ECLI:NL:RBDHA:2023:14562
Rechtbank Den Haag
- Eerste aanleg - enkelvoudig
- Rechtspraak.nl
Bewaring en voortduren van de maatregel in het vreemdelingenrecht met betrekking tot een Angolese eiser
In deze zaak heeft de Rechtbank Den Haag op 27 september 2023 uitspraak gedaan in een beroep tegen de maatregel van bewaring van een Angolese eiser, die op 13 mei 2023 door de staatssecretaris van Justitie en Veiligheid was opgelegd. De eiser, vertegenwoordigd door zijn gemachtigde mr. I.M. Zuidhoek, heeft beroep ingesteld tegen het voortduren van deze maatregel en verzocht om schadevergoeding. De rechtbank heeft het beroep behandeld op 22 september 2023, waarbij de eiser vanuit het detentiecentrum in Rotterdam aanwezig was via telehoren. De staatssecretaris was vertegenwoordigd door mr. P.A.L.A. van Ittersum.

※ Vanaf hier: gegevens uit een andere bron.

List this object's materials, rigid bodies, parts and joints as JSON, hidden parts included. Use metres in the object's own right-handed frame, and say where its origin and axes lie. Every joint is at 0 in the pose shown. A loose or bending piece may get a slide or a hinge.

De rechtbank heeft overwogen dat de maatregel van bewaring rechtmatig was tot het sluiten van het vorige onderzoek op 21 juli 2023. De eiser heeft aangevoerd dat hij al lange tijd in bewaring zit en dat zijn medische omstandigheden een rol spelen bij de vraag of hij kan worden uitgezet naar Angola. De rechtbank heeft vastgesteld dat de staatssecretaris voldoende voortvarend heeft gehandeld in de uitzettingsprocedure en dat er zicht is op uitzetting binnen een redelijke termijn. De rechtbank concludeert dat er geen aanknopingspunten zijn dat Angola in het algemeen weigert laissez-passer (lp) documenten te verstrekken en dat de medische omstandigheden van de eiser geen belemmering vormen voor de uitzetting.
Uiteindelijk heeft de rechtbank het beroep ongegrond verklaard en het verzoek om schadevergoeding afgewezen. De uitspraak is gedaan door mr. F. Sijens, rechter, en openbaar gemaakt op rechtspraak.nl. Tegen deze uitspraak staat geen rechtsmiddel open.